Anyway, that year the dinner was preceded by a cocktail. We were all enjoying french wine and appetizers, when a guy grabbed a bottle from the table next to which we were standing and started running around with the bottle in his hands. I thought this was a playful way to show its running skills, and back then since I enjoyed running too, I started running after him, caught him and started laughting. When I asked him as a prize for my win, with a smile and in a non threatening way, to share the bottle with the rest of us, he suddently turned weird. There was 2 or 3 people around, and he started telling about us about growing in Illinois, having had bullet wounds, knowing how to defend himself, and finally threatening violence.

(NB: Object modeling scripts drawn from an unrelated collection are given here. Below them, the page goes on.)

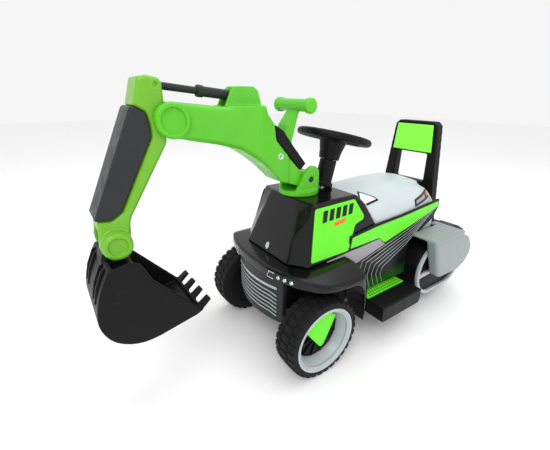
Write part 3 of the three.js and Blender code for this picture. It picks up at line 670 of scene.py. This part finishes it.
SCREW = [(0.3, 27), (6.4, 27), (6.4, 29.8), (5.6, 30.8), (4.0, 30.8), (2.6, 29.4), (0.3, 29.4)]
for side_name, side in SIDES:
    screw = lathe(f"boom_screw_{side_name}", SCREW, (-17, 424), side, 36)
    dress(screw, "boom", "cover_grey", CHROME)

BUCKET_RIB = [(-336, 299), (-343, 296), (-354, 272), (-360.5, 246), (-357, 244), (-349, 268)]
for x in (-43, -25, 25, 43):
    rib = plate(f"bucket_rib_{x + 43}", BUCKET_RIB,
                lambda u, v, lift: at(x + lift - 2.0, u, v), 4.0)
    dress(rounded(rib, 0.9 * MM, 2), "bucket", "body_black")

# ---------- films that follow the seat ----------
seat_skin = bpy.data.objects["seat_skin"]
seat_tree = BVHTree.FromPolygons([v.co for v in seat_skin.data.vertices],
                                 [tuple(p.vertices) for p in seat_skin.data.polygons])


def draped(name, outline, along, lift, material, cuts=9):
    """A thin film over the seat: outline points pushed along a direction until they meet it."""
    work = bmesh.new()
    corners = [work.verts.new(p) for p in outline]
    bmesh.ops.triangulate(work, faces=[work.faces.new(corners)])
    bmesh.ops.subdivide_edges(work, edges=work.edges, cuts=cuts, use_grid_fill=True)
    bmesh.ops.triangulate(work, faces=work.faces)
    missed = []
    for vertex in work.verts:
        spot, normal, _, _ = seat_tree.ray_cast(vertex.co, Vector(along))
        if spot is None or normal.dot(Vector(along)) > -0.25:
            missed.append(vertex)
        else:
            vertex.co = spot + normal * lift * MM
    bmesh.ops.delete(work, geom=missed, context="VERTS")
    mesh = bpy.data.meshes.new(name)
    work.to_mesh(mesh)
    work.free()
    film = bpy.data.objects.new(name, mesh)
    bpy.context.scene.collection.objects.link(film)
    thick = film.modifiers.new("thick", "SOLIDIFY")
    thick.thickness = 0.3 * MM
    thick.offset = 0.0
    bake(film)
    return dress(film, "chassis", "seat_grey", material)


def corners_3d(points, side, x):
    return [at(side * x, y, z) for y, z in points]


for side_name, side in SIDES:
    label = [(346, 275), (347, 292), (430, 309), (432, 290)]
    draped(f"seat_label_{side_name}", corners_3d(label, side, 160), (-side, 0, 0), 0.45, INK)
    for i, (start, end, tone) in enumerate(((352, 396, GREY_FILM), (402, 412, ORANGE), (416, 426, WHITE))):
        def height(y, share):
            low = 275 + (290 - 275) * (y - 346) / 86
            top = 292 + (309 - 292) * (y - 347) / 83
            return low + (top - low) * share
        mark = [(start, height(start, 0.28)), (start + 2, height(start, 0.75)),
                (end, height(end, 0.75)), (end - 2, height(end, 0.28))]
        draped(f"seat_mark_{i}_{side_name}", corners_3d(mark, side, 160), (-side, 0, 0), 0.85, tone, 5)
    flag = [(44, 186), (76, 226), (79, 160)]
    inner = grown(flag, -4.2)
    for i, (shape, lift, tone) in enumerate(((flag, 0.4, INK), (inner, 0.8, WHITE))):
        spots = [at(side * x, y, 420) for x, y in shape]
        draped(f"seat_flag_{i}_{side_name}", spots, (0, 0, -1), lift, tone)

# ---------- stage, light and camera ----------
bpy.ops.mesh.primitive_plane_add(size=14)
floor = bpy.context.object
floor.name = "floor"
floor.data.materials.append(surface("floor_white", rgb(250, 250, 250), 0.75, 0.03, grain=0.02, mottle=0.004))
floor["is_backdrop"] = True

world = bpy.data.worlds.new("studio")
bpy.context.scene.world = world
world.use_nodes = True
world.node_tree.nodes["Background"].inputs["Color"].default_value = (1.0, 1.0, 1.0, 1.0)
world.node_tree.nodes["Background"].inputs["Strength"].default_value = 0.92
bpy.context.scene.view_settings.view_transform = "Standard"


def softbox(name, place, target, size, power):
    light = bpy.data.lights.new(name, "AREA")
    light.shape = "RECTANGLE"
    light.size, light.size_y = size
    light.energy = power
    lamp = bpy.data.objects.new(name, light)
    lamp.location = place
    lamp.rotation_euler = (Vector(target) - Vector(place)).to_track_quat("-Z", "Y").to_euler()
    bpy.context.scene.collection.objects.link(lamp)


softbox("key", (1.1, -1.3, 1.9), (0, 0, 0.25), (1.3, 0.9), 19)
softbox("top", (-0.2, 0.3, 2.3), (0, 0, 0.2), (1.8, 1.8), 15)
softbox("side", (2.1, 0.9, 0.9), (0, 0.1, 0.2), (0.7, 1.6), 5)

CAMERA = Vector((0.51659, -0.47135, 0.5334))
LENS, SENSOR_WIDTH = 21.28, 36.0
YAW, PITCH, ROLL = math.radians(54.75), math.radians(-22.16), math.radians(0.43)
forward = Vector((-math.sin(YAW) * math.cos(PITCH), math.cos(YAW) * math.cos(PITCH), math.sin(PITCH)))
level = Vector((math.cos(YAW), math.sin(YAW), 0))
upright = level.cross(forward)
right = level * math.cos(ROLL) + upright * math.sin(ROLL)
up = upright * math.cos(ROLL) - level * math.sin(ROLL)
camera = bpy.data.objects.new("camera", bpy.data.cameras.new("camera"))
camera.data.lens = LENS
camera.data.sensor_width = SENSOR_WIDTH
camera.data.clip_start = 0.01
camera.matrix_world = Matrix((
    (right.x, up.x, -forward.x, CAMERA.x),
    (right.y, up.y, -forward.y, CAMERA.y),
    (right.z, up.z, -forward.z, CAMERA.z),
    (0, 0, 0, 1)))
bpy.context.scene.collection.objects.link(camera)
bpy.context.scene.camera = camera

low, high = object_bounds()
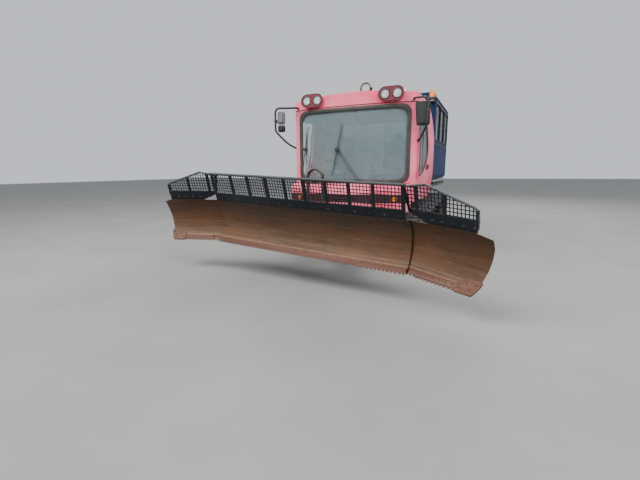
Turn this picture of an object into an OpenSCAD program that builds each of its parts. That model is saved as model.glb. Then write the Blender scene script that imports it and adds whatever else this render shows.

It was so weird. I didn't know what to do at that time. I let it slip over as the actions of some socially awkward guy. Now if something similar was ever to happen again, after reading your paper I would act very differently - including clearly stating that he should apologize, that such behaviour is not acceptable, and if he thought he could get away with it, as part of the organisation team I would do my best to have him expelled from the conference at once - not the next morning, but right now. And if that could not be made to work with the rest of the team, I would call the police and them deal with him.

It did strike me as odd, because I've been attending that conference since the beginning, 10 years ago, and never noticed something like that again. I went to the OSCON, Linux World and various others I can't remember ATM, in north and south america, but this is the only example I have.

Yet I'm sure the guy had the potential to scare away many other guests. I am forwarding this message to the organizers , along with a link to your original article to make sure a policy get enacted against unacceptable behaviour by guests.



I think this is the crux of what happened, but I don't really understand what it means:

"he suddently turned weird. There was 2 or 3 people around, and he started telling about us about growing in Illinois, having had bullet wounds, knowing how to defend himself, and finally threatening violence."

To me, this sounds like someone with PTSD, (sort of a Walter Sobchak character, if you're familiar with The Big Lebowski). Could you explain a little more? Is the main idea that the guy threatened violence when you thought you were playing something akin to tag?


I still don't exactly understand why he did that. Maybe PTSD as you suggested. And I still can't believe someone would steal from an open bar. He was laughing all the while. It really looked like playing tag to me so I played along. Then he became weird.

Anyway I posted that anecdote to push the message that sometimes we build rationalizations about other people behavior. The article is enlightening - as someone else said, others articles reeked of feminism. This one looks quite serious to me. It made that anecdote flash in my mind.

Now I do not care about the reasons why people do something or something else. In a tech conference, you do not threaten other people. That's wrong. Our mistake is to let such persons get away with that.


I don't think I fully understand what happened, but it sounds like a very strange experience.


You realise that your actions, as described, can be construed as rather creepy and that maybe you should have apologised?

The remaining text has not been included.